I've read enough IQ references online to get the unsettling suspicion that the term is enjoying "meme popularity" of the type that it doesn't deserve. It isn't a shorthand abbreviation for the scope of human intelligence, and never will be. The verbal tests are a quite accurate measure of the academic skills required for superior school performance. If you haven't learned to read by the time you're in third grade, you won't do well at them. (Come to think of it, I've never seen or heard of a reference to an IQ test designed in any language other than English or French. I'll have to do a keyword search to see what I can find out about that.) The nonverbal tests--Raven's Progressive Matrices--are only aimed at one subset of skills: "abstract reasoning", which in this case is more like the ability to measure the next step in a linear progression by looking at visual diagrams. One interesting feature of RPM is that verbal autistics with impaired measures on verbal tests like the Weschler (WISC) often do quite well on RPM. Two other interesting features of Raven's: it's pitched as a nonverbal assessment, which it isn't; some baseline level of verbality is required in order to understand exactly what the test wants as a correct answer. That isn't automatically apparent. The other interesting feature is that because it's "nonverbal"--which is mostly the case--it no longer has "culture bias". But in my opinion RPM does have culture bias--not in the test content, but in the conclusions. The subtext of viewing RPM as equivalent to or superior to its main rival, the Wechler tests is that the skill set it measures with its linear time-space
sequencing prediction constitutes a probative measure of "abstract reasoning ability", which in turhas long been held as definitive for "Spearman's 'g'--or general intelligence. About which more here adwjeditor.substack.com…

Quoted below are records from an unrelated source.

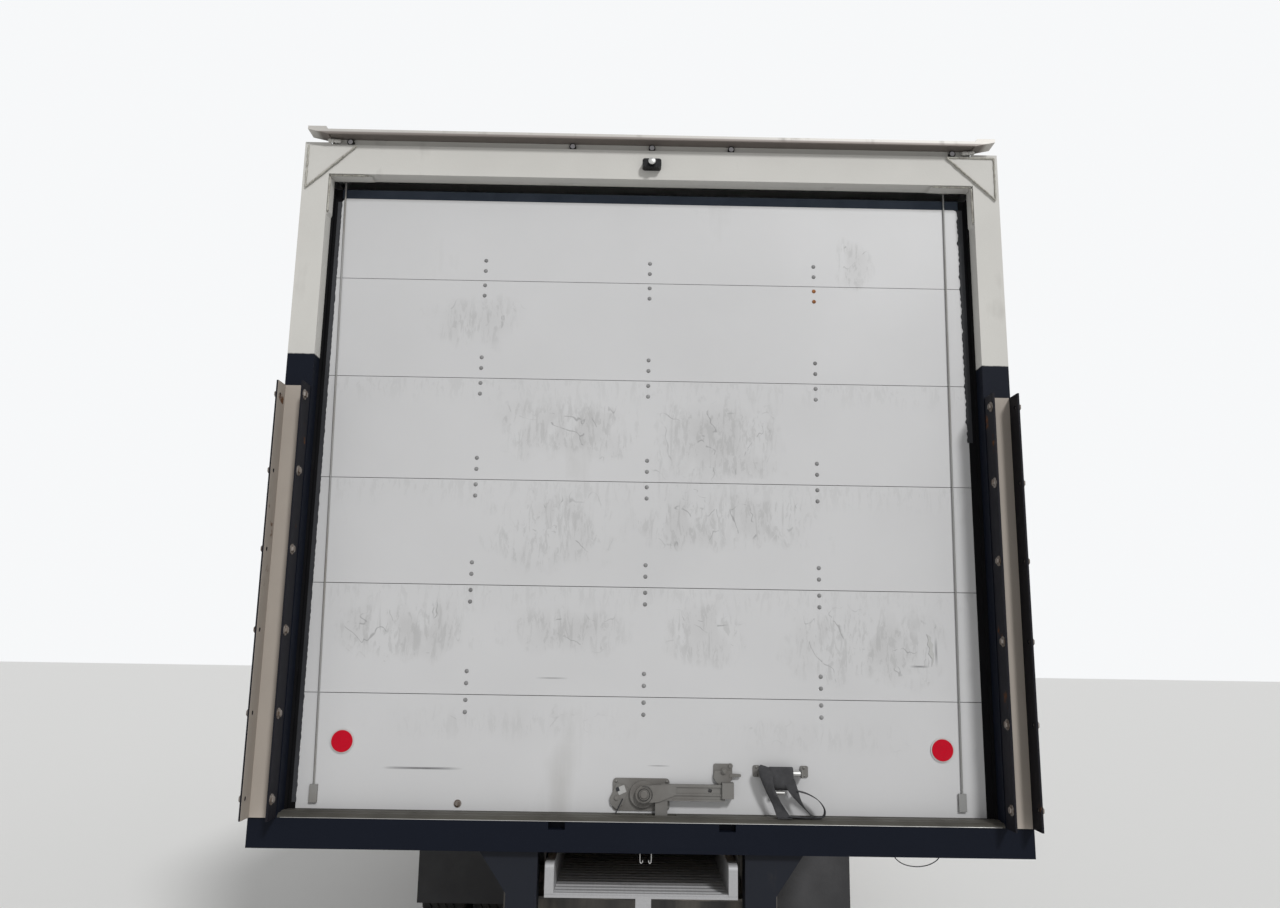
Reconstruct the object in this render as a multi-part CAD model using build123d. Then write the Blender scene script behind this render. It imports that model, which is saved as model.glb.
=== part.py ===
from build123d import *
from math import cos, pi, sin
import os

# A box truck: a cab with a tilting hood, a chassis with twin rear tyres and a van body with a
# roll-up rear door. Millimetres. The truck stands on z = 0, its nose points to -Y, x = 0 is its
# middle and y = 0 halves its length. Most sizes of the rear face are the real truck's own.

# Lengths along the truck, from the nose
bumper_to_cab_back = 2692
cab_gap = 100
body_length = 7315
lift_rail_depth = 75
nose_to_front_axle = 1000
wheelbase = 5994

# Van body
body_width = 2438
deck_z = 1118
roof_top = deck_z + 2270
wall_thick = 25
nose_radius = 100
nose_return = 115
deck_thick = 35
cross_sill_high = 76
cross_sill_pitch = 305
cross_sill_thick = 50
roof_thick = 22
skirt_rail_high = 105

# Rear frame: two posts, a header and a sill
post_wide = 90
post_depth = 60
frame_wall = 5
header_low = deck_z + 2127
header_high = deck_z + 2236
post_high = deck_z + 2244
ledge_high = deck_z + 2262
ledge_back = 15
gusset_in = 1039
gusset_foot = deck_z + 2072
gusset_edge = 14
gusset_thick = 4
corner_plate_in = 980
corner_plate_foot = deck_z + 1976
sill_high = deck_z - 15
sill_low = deck_z - 105
notch_x = 265
notch_wide = 52
notch_deep = 24
drip_rail_reach = 41
drip_rail_high = deck_z + 2274
drip_lip = 6
corner_cap_in = 1131
corner_cap_out = 1200
corner_cap_high = deck_z + 2284
corner_cap_thick = 12

# Roll-up door
door_wide = 2198
door_recess = 75
door_thick = 22
door_bottom_panel = 359
door_panel_pitch = 353
door_top_panel = 299
door_panels_between = 4
panel_gap = 2
door_corner = 20
head_seal_high = 33
lift_rail_wide = 87
lift_rail_wall = 6
lift_rail_top = deck_z + 1360
lift_rail_low = deck_z - 15
rail_bolt_first = deck_z + 47
rail_bolt_pitch = 254
rail_bolt_count = 6
rail_bolt_back = 50
rail_bolt_hole = 7

# Chassis
rail_out = 432
rail_flange = 80
rail_web = 8
rail_low = 686
rail_high = 940
member_long = 70

radiator_foot = rail_low + 74
shaft_clear = rail_low + 104
gearbox_end = 2080
bearing_back = 4426
shaft_front_z = 700
shaft_bearing_z = 560

# Wheels
tyre_radius = 465
tyre_wide = 255
rim_radius = 286
rim_wall = 9
rim_wide = 200
dual_spacing = 290
rear_dual_mid = 947
front_tyre_x = 990
disc_offset = 122
drum_radius = 205
hand_holes = 10
hand_hole_radius = 30
kingpin_x = 860
kingpin_radius = 24
spindle_radius = 38
bearing_gap = 0.4
running_gap = 6

# Cab
cab_half = 1040
cab_skin = 40
cab_floor_z = 960
door_gap = 8
glass_thick = 6
glass_inset = 16

# Hood
hood_skin = 12
hood_gap = 12
arch_radius = 565
hood_hinge_z = 700
hood_hinge_back = 121
fender_half = 1170
bumper_low = 380
bumper_high = 610

# Walk ramp, stowed under the deck
ramp_half = 297
ramp_rail_wide = 28
ramp_high = deck_z - 137
ramp_tread_z = deck_z - 237
ramp_length = 3660
ramp_rib_pitch = 37
ramp_rib_high = 3
seat_gap = 0.3

# Places that follow from the sizes
overall_length = bumper_to_cab_back + cab_gap + body_length + lift_rail_depth
front_y = -overall_length / 2
rear_y = overall_length / 2
rear_face_y = rear_y - lift_rail_depth
cab_back_y = front_y + bumper_to_cab_back
body_front_y = cab_back_y + cab_gap
front_axle_y = front_y + nose_to_front_axle
rear_axle_y = front_axle_y + wheelbase
door_face_y = rear_face_y - door_recess
deck_back_y = door_face_y - door_thick - 8
body_half = body_width / 2
post_in = body_half - post_wide
cross_sill_low = deck_z - deck_thick - cross_sill_high
ramp_clear = ramp_tread_z - 31
bearing_y = front_y + bearing_back
frame_back_y = rear_face_y - post_depth
wall_z = (deck_z - skirt_rail_high, roof_top - roof_thick - 4)


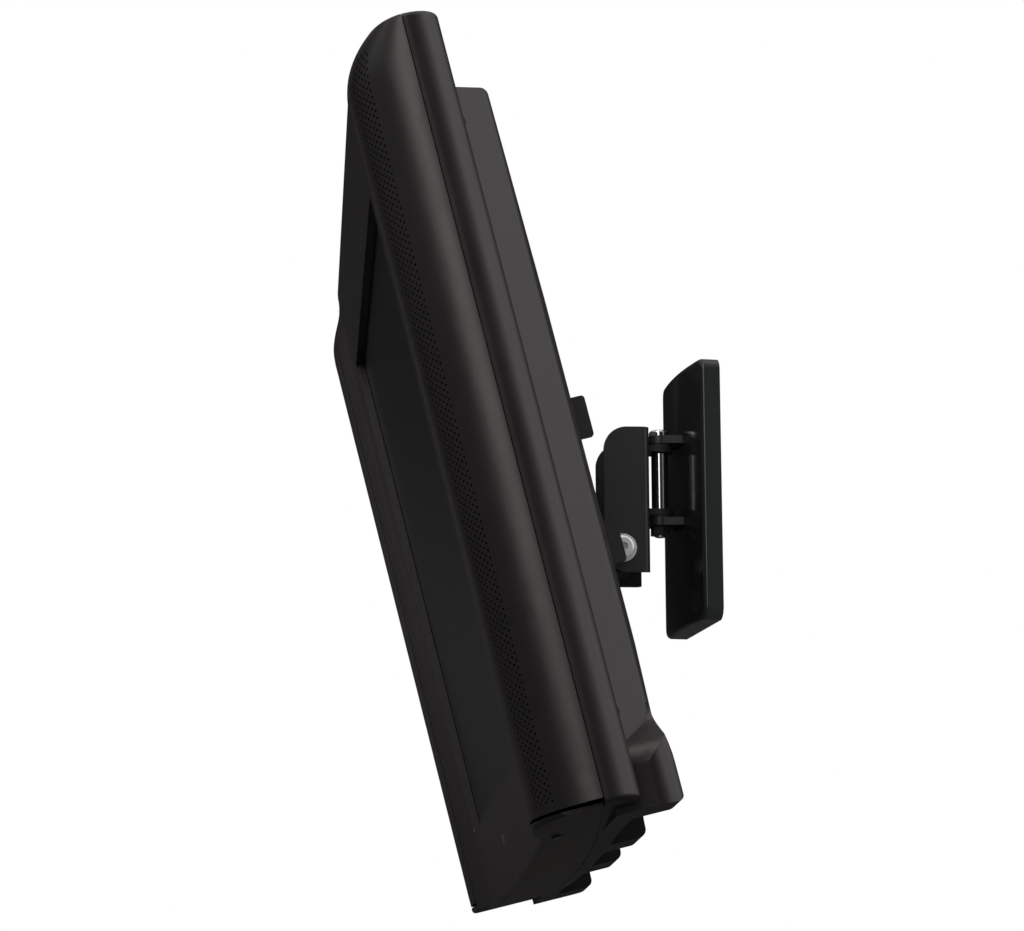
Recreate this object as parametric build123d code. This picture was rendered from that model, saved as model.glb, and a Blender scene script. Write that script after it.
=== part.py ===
from build123d import *
import math
import os

# Television on a tilt and swivel bracket. Lengths in millimetres, angles in degrees.
# The row frame stands on the mounting plate: origin in the middle of its back face, Z up, the wall on the +Y side.
# The set is drawn in its own frame first: origin in the middle of the screen opening, Y rearwards, Z up the screen.

# Pose at rest
tilt_rest = 14.0
swivel_rest = -8.5

# Screen and bezel
screen_width = 406.0
screen_height = 305.0
screen_corner_radius = 2.0
screen_recess = 5.0
lip_thickness = 1.8
shell_wall = 2.5
body_half_width = 311.75
body_top = 203.6
body_bottom_ends = 195.0
body_bottom_middle = 203.5
underside_end_inset = 8.75
edge_rounding = 2.4
past_body = 20.0

# Rounded speaker columns
column_rise = 7.7
column_shoulder_radius = 37.0
column_shoulder_turn = 83.3
column_flank = 69.0
column_inner_reach = 25.0
column_split_gap = 0.5
column_foot = 191.5
column_foot_gap = 1.5
column_crown_drop = 31.0
column_crown_radius = 38.0
groove_depth = 1.0

# Seam between front and rear shells
seam_depth = 25.0
seam_gap = 0.45
seam_tongue_root = 2.2
seam_tongue_inset = 3.0
underside_seam_bulge = 9.0

# Rear shell
slab_depth = 44.0
slab_corner_radius = 16.5
housing_side_inset = 48.75
housing_foot_inset = 30.75
housing_foot_rise = 4.0
housing_side_depth = 63.0
housing_depth = 89.0
housing_flat_half = 80.0
housing_top = 171.5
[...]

Long story, short, even Spearman demurred about what 'g' measured. I'm going to differ with him even more: I don't think the substrate of intelligence is all about the ability to perform specific abstract reasoning tricks. And the reason Abstract Reasoning gets so much positive emphasis is that it's what makes good coders. I'm not saying that possessing superior ability to do that means that someone only has a narrow bandwidth of intelligence, much less implying that superior performance is an indication of autism. That's reading the results backward, a logic error of the first order. There are obviously people with superior abilities in the skill set associated with RPM that who also demonstrate their intelligence abilites in other ways--even, rarely, in a great many other ways.
What I am saying is that superior performance at abstract reasoning alone is a very narrow ability set. Furthermore, the fact that it's often highly rewarded monetarily tends to narrow people who focus their attention on abstract reasoning professionally in correlation with the monetary reward they receive. And that's how the political economics of the Silicon Economy relate to the circles of American culture, and the greater world adjacent to that
business. So RPM is held to be the new gold standard of IQ testing: the veracity of all "IQ" tests are ultimately reliant on correlative measures, numbers based on selected verbal criteria chosen for the purpose of interpretation. And the criteria shown are factors like advanced schooling, and income, and occupation. Is it any surprise that a society going through a time that materially rewards the narrow skill set measured by RPM is going to view those results as a probative measure of general intelligence? Also, the intelligence testing industry, currently challenged in explaining the disparity--studies showing improvement of up to 2 standard deviations improvement with RPM over the WISC, by verbal autistic test takers--for test supposedly measuring the same quality, 'g', general intelligence. Especially given that some recent studies are also showing the obverse: some high performers on the Weschler see their scores decline with RPM. So cultural bias factors are still in the mix on this subject.
The inclination to view IQ score numbers as proving something permanently real about innate intelligence potential--"because numbers, science"--is also about Culture. "IQ" is a "text meme" of the worst sort: brief, catchy, utterly misleading.